To do so he used two types of figures. Some show
detailed structures that include individual atoms or
monomer units. Others show higher order structural features
such as the micellar organization of natural cellulose and
association of adjacent branched molecules in a layer of
a starch granule.
Starch
Volume 50, Number 11
Twenty-five years later the
Division of Chemical Education and the Division of Polymer Chemistry sponsored
another ACS-meeting symposium, this time on the introduction of
macromolecules at an early stage of the undergraduate curriculum. The leadoff
paper by Paul J. Flory, Stanford, pointed out that macromolecules obey the
same principles as do other molecules, that materials composed of them are
ubiquitous, that study of macromolecular substances need not necessarily be
more complicated or difficult than study of other substances, and that the
manifold applications of polymeric substances ought not disqualify them as subjects
for pure scientific inquiry.
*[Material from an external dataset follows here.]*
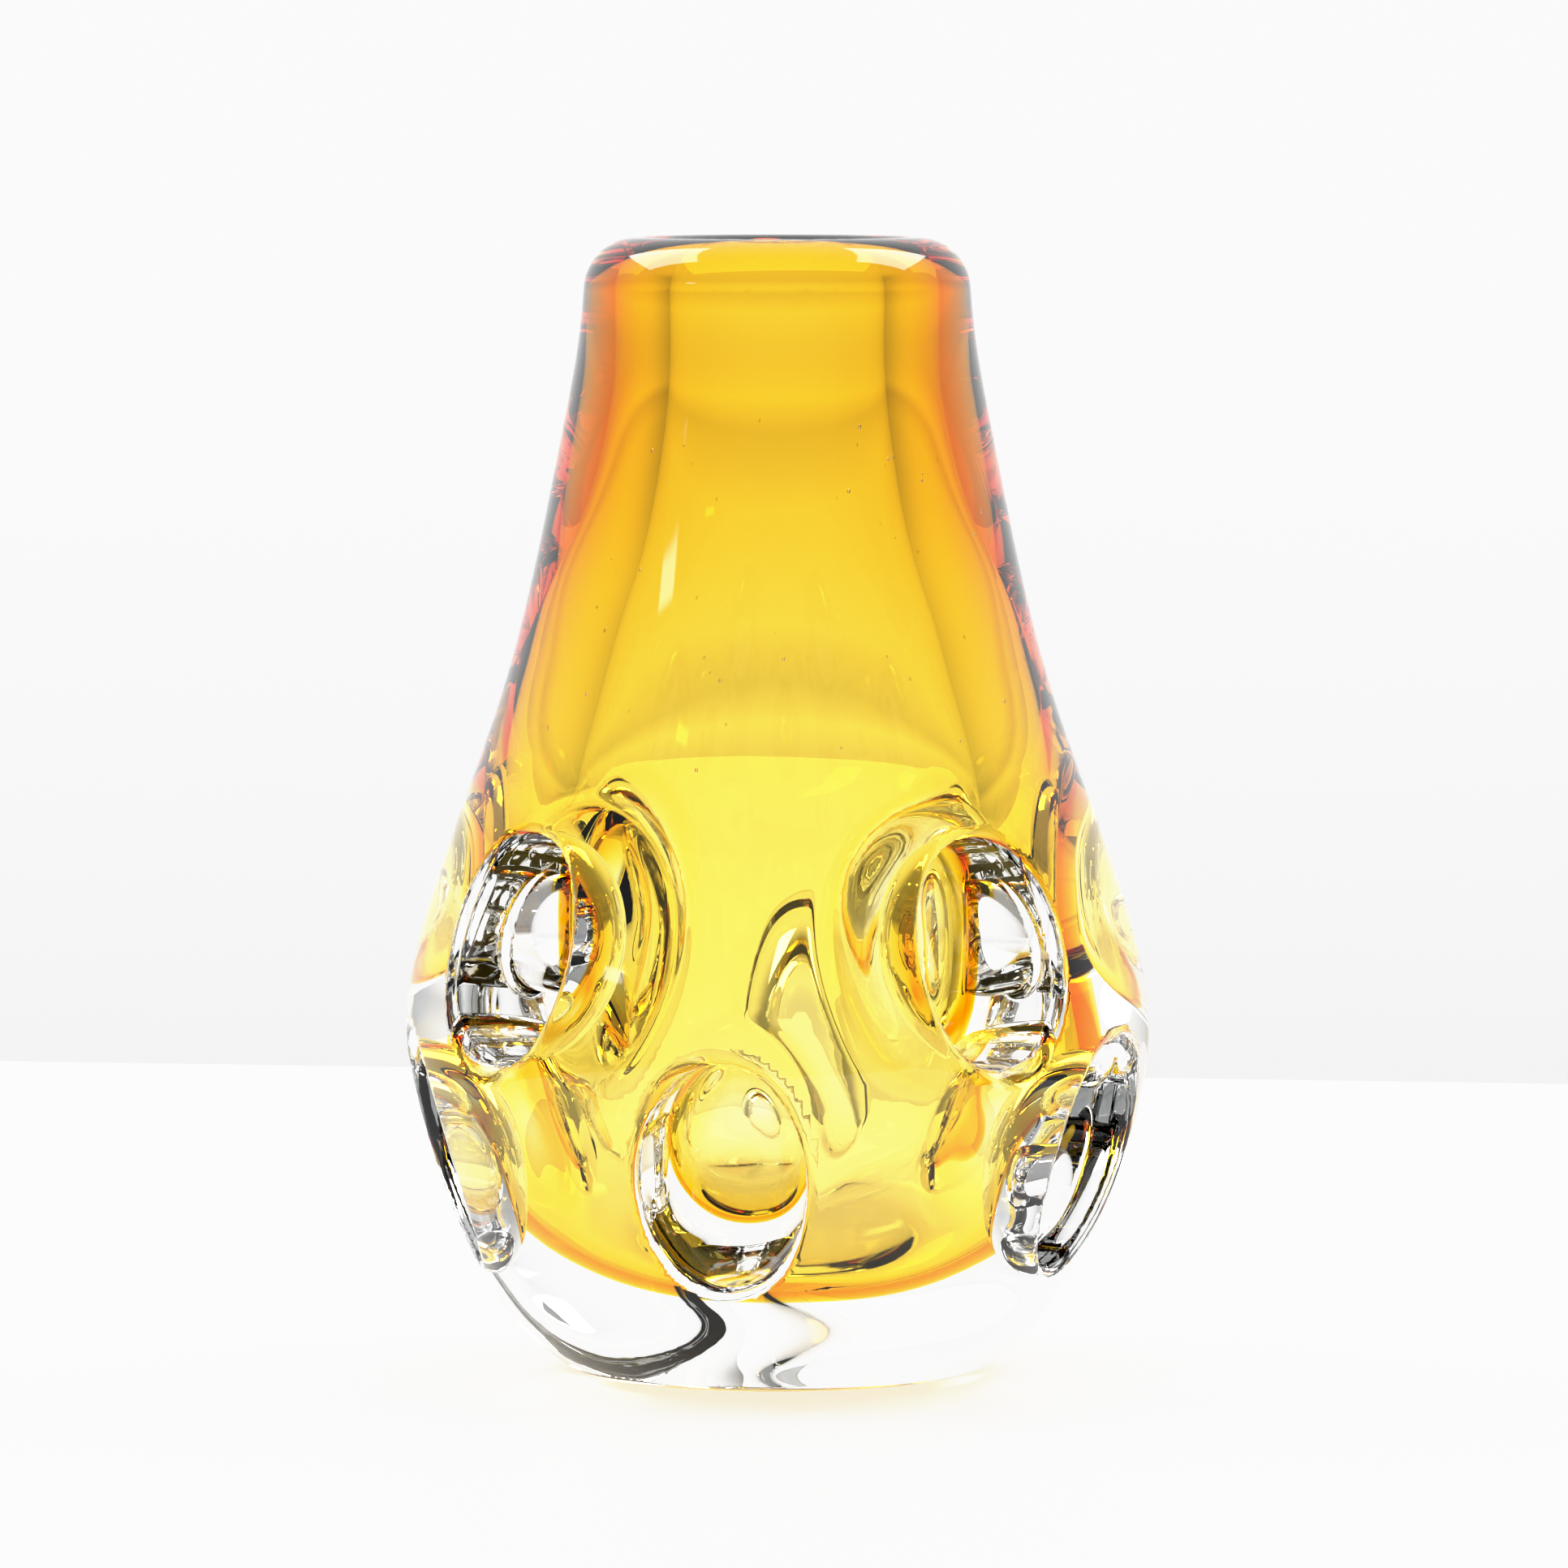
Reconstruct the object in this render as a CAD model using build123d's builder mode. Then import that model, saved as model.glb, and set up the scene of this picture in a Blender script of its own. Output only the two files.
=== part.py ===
from build123d import *
import os
from math import cos, radians, sin

# Cased glass vase: a clear outer casing fused over an amber inner layer around one air cavity.
# Two rows of deep wells, four in each, are pressed into the casing and push both layers inward.
# Millimetres, +Z up, origin at the middle of the flat base, front of the vase toward -Y.

os.makedirs("parts", exist_ok=True)

# ---- driving dimensions ----
HEIGHT = 200.0
BASE_FLAT_RADIUS = 32.0
LIP_OUTER_RADIUS = 33.9
LIP_ROUND = 8.7
BORE_RADIUS = 19.0
BORE_EDGE_ROUND = 2.5
BORE_LENGTH = 24.0

AMBER_TOP_RADIUS = 22.5
AMBER_FLOOR_RADIUS = 9.0
AMBER_FLOOR_HEIGHT = 24.0
CAVITY_FLOOR_RADIUS = 8.0
CAVITY_FLOOR_HEIGHT = 26.5

# Outer side, base edge to lip: (radius, height).
OUTER_SIDE = [
    (42.6, 5.0), (51.7, 16.4), (60.2, 33.5), (64.6, 50.0), (65.7, 62.0), (63.9, 74.0),
    (56.8, 96.5), (48.7, 119.5), (42.7, 142.5), (38.0, 165.5),
]
# Outside of the amber layer, floor to neck.
AMBER_SIDE = [
    (20.0, 26.0), (30.2, 33.5), (35.2, 47.0), (36.8, 62.0), (37.8, 78.0), (38.2, 94.0),
    (36.0, 114.0), (29.6, 140.0), (24.8, 163.0),
]
# Air cavity, floor to the straight bore.
CAVITY_SIDE = [
    (20.0, 28.6), (28.2, 35.5), (33.0, 48.0), (34.6, 62.0), (35.4, 78.0), (35.4, 94.0),
    (33.0, 114.0), (29.8, 126.0), (25.7, 140.0), (20.8, 160.0),
]

# Wells: an oval cup, widest at its mouth in the outer surface.
WELL_WIDTH = 28.5
WELL_HEIGHT = 39.5
WELL_DEPTH = 29.0
WELL_SIDE_DRAFT = 0.20
WELL_SHOULDER_SHARE = 0.55
WELL_END_FULLNESS = 1.3
WELL_LEAD_OUT = 9.0
WELL_RIM_ROUND = 2.0
CLEAR_SKIN = 3.0
AMBER_WALL = 2.0

# The seam of the outer surface runs between two wells, so every rim is one closed edge.
SEAM_TURN = -76.0

# Each row: height, surface radius there, bearings from the front.
WELL_ROWS = [
    (77.5, 63.4, (-49.0, 37.0, 112.0, -125.0)),
    (40.0, 62.4, (-9.0, 65.0, 172.0, -81.0)),
]


def side_blank(side, floor_radius, floor_height, top_radius, top_height):
    """Solid of revolution: flat floor, splined side, vertical finish at the top."""
    with BuildPart() as blank:
        with BuildSketch(Plane.XZ):
            with BuildLine():
                start = (floor_radius, floor_height)
                end = (top_radius, top_height)
                Line((0, floor_height), start)
                Spline(start, *side, end, tangents=[(1, 0), (0, 1)], tangent_scalars=[1, 1])
                Polyline(end, (0, top_height), (0, floor_height))
            make_face()
        revolve(axis=Axis.Z)
    return blank.part


def well_cup(swell):
    """Cutter for one well, grown outward by swell; its axis runs inward along +Z."""
    half_width = WELL_WIDTH / 2 + swell
    depth = WELL_DEPTH + swell
    straight = WELL_SHOULDER_SHARE * depth
    shoulder = (half_width - WELL_SIDE_DRAFT * straight, straight)
    lead = (half_width + WELL_SIDE_DRAFT * WELL_LEAD_OUT, -WELL_LEAD_OUT)
    with BuildPart() as cup:
        with BuildSketch(Plane.XZ):
            with BuildLine():
                Polyline((0, -WELL_LEAD_OUT), lead, shoulder)
                Spline(
                    shoulder,
                    (0, depth),
                    tangents=[(-WELL_SIDE_DRAFT, 1), (-1, 0)],
                    tangent_scalars=[WELL_END_FULLNESS, WELL_END_FULLNESS],
                )
                Line((0, depth), (0, -WELL_LEAD_OUT))
            make_face()
        revolve(axis=Axis.Z)
        stretch = (WELL_HEIGHT / 2 + swell) / half_width
        scale(by=(1, stretch, 1))
    return cup.part


def well_places():
    """One location per well, on the outer surface with +Z pointing into the glass."""
    places = []
    for height, radius, bearings in WELL_ROWS:
        for bearing in bearings:
            out_x, out_y = sin(radians(bearing)), -cos(radians(bearing))
            spot = Plane(
                origin=(radius * out_x, radius * out_y, height),
                x_dir=(-out_y, out_x, 0),
                z_dir=(-out_x, -out_y, 0),
            )
            places.append(spot.location)
    return places


PLACES = well_places()

# ---- air cavity, pushed in behind every well ----
with BuildPart() as cavity:
    add(side_blank(CAVITY_SIDE, CAVITY_FLOOR_RADIUS, CAVITY_FLOOR_HEIGHT, BORE_RADIUS, HEIGHT - BORE_LENGTH))
    with Locations((0, 0, HEIGHT - BORE_LENGTH)):
        Cylinder(BORE_RADIUS, BORE_LENGTH, align=(Align.CENTER, Align.CENTER, Align.MIN))
    with Locations(*PLACES):
        add(well_cup(CLEAR_SKIN + AMBER_WALL), mode=Mode.SUBTRACT)

# ---- amber layer with the cavity still filled ----
with BuildPart() as amber_full:
    add(side_blank(AMBER_SIDE, AMBER_FLOOR_RADIUS, AMBER_FLOOR_HEIGHT, AMBER_TOP_RADIUS, HEIGHT))
    with Locations(*PLACES):
        add(well_cup(CLEAR_SKIN), mode=Mode.SUBTRACT)

# ---- amber core ----
with BuildPart() as amber_core:
    add(amber_full.part)
    add(cavity.part, mode=Mode.SUBTRACT)
    top_face = amber_core.faces().sort_by(Axis.Z)[-1]
    fillet(top_face.edges().sort_by(SortBy.LENGTH)[0], BORE_EDGE_ROUND)
amber_core.part.label = "amber_core"
export_step(amber_core.part, "parts/amber_core.step")

# ---- clear casing ----
with BuildPart() as clear_casing:
    with BuildSketch(Plane.XZ.rotated((0, 0, SEAM_TURN))):
        with BuildLine():
            base_edge = (BASE_FLAT_RADIUS, 0)
            lip_side = (LIP_OUTER_RADIUS, HEIGHT - LIP_ROUND)
            lip_top = (LIP_OUTER_RADIUS - LIP_ROUND, HEIGHT)
            Line((0, 0), base_edge)
            Spline(base_edge, *OUTER_SIDE, lip_side, tangents=[(1, 0.3), (0, 1)], tangent_scalars=[1, 1])
            RadiusArc(lip_side, lip_top, -LIP_ROUND)
            Polyline(lip_top, (0, HEIGHT), (0, 0))
        make_face()
    revolve(axis=Axis.Z)
    with Locations(*PLACES):
        add(well_cup(0), mode=Mode.SUBTRACT)
    outer_skin = clear_casing.faces().sort_by(SortBy.AREA)[-1]
    rims = [edge for wire in outer_skin.inner_wires() for edge in wire.edges()]
    fillet(rims, WELL_RIM_ROUND)
    add(amber_full.part, mode=Mode.SUBTRACT)
clear_casing.part.label = "clear_casing"
export_step(clear_casing.part, "parts/clear_casing.step")
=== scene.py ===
import math

import bpy
import numpy as np
from bpy.props import FloatProperty, FloatVectorProperty, IntProperty, PointerProperty
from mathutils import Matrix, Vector


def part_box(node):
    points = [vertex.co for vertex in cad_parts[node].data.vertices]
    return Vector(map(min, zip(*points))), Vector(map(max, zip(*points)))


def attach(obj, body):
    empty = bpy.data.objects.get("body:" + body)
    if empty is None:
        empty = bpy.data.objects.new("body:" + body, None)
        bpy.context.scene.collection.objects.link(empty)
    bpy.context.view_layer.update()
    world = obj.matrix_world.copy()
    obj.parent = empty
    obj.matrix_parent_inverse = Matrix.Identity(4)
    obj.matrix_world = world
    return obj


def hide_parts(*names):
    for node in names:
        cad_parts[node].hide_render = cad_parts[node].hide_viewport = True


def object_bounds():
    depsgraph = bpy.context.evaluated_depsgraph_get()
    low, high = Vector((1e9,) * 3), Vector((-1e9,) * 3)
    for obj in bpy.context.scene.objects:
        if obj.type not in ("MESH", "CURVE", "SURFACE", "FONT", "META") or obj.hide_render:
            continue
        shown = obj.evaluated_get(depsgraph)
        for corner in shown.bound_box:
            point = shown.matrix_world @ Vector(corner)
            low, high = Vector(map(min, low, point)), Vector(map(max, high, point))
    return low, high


bl_info = {
    "name": "Cased glass vase",
    "version": (1, 0, 0),
    "blender": (4, 5, 0),
    "location": "View3D > Sidebar > Vase",
    "description": "Makes an amber glass vase cased in thick clear glass with pressed wells, and its studio",
    "category": "Object",
}

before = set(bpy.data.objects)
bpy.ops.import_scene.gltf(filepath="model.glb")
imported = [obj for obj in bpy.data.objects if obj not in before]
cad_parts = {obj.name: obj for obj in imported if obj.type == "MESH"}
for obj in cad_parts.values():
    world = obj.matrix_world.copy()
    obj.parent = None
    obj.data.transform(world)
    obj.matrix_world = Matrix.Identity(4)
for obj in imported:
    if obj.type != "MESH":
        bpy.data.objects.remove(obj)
CAD_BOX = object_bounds()
MM = 0.001
HEIGHT = (CAD_BOX[1][2] - CAD_BOX[0][2]) / MM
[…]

According to Flory, "The subject of
macromolecules should not, as at present, be
introduced through an awkwardly inserted chapter late in the text." Rather, he argued,
it should be treated "as an integral part of molecular science (chemistry) of
which it is logically a part."
Other symposium papers
described how macromolecules could be included in freshman chemistry, how
polymerization could serve as a model of a chain reaction, stereochemistry of
macromolecules, interaction of polymers with polarized light, a thermal cycle with
rubber as the working substance (see figure), and some of the early history
of polymer science.
In a related paper, F. E. Bailey,
Jr., and J. V. Koleske, Union Carbide Corporation, described spherulitic
structures in crystalline polymers. They showed photomicrographs of typical
spherulites viewed with crossed polarizers. They
also pointed out that spherulites of low-molecular-weight poly(ethylene
oxide) could be large enough to be visible without magnification (see figure left).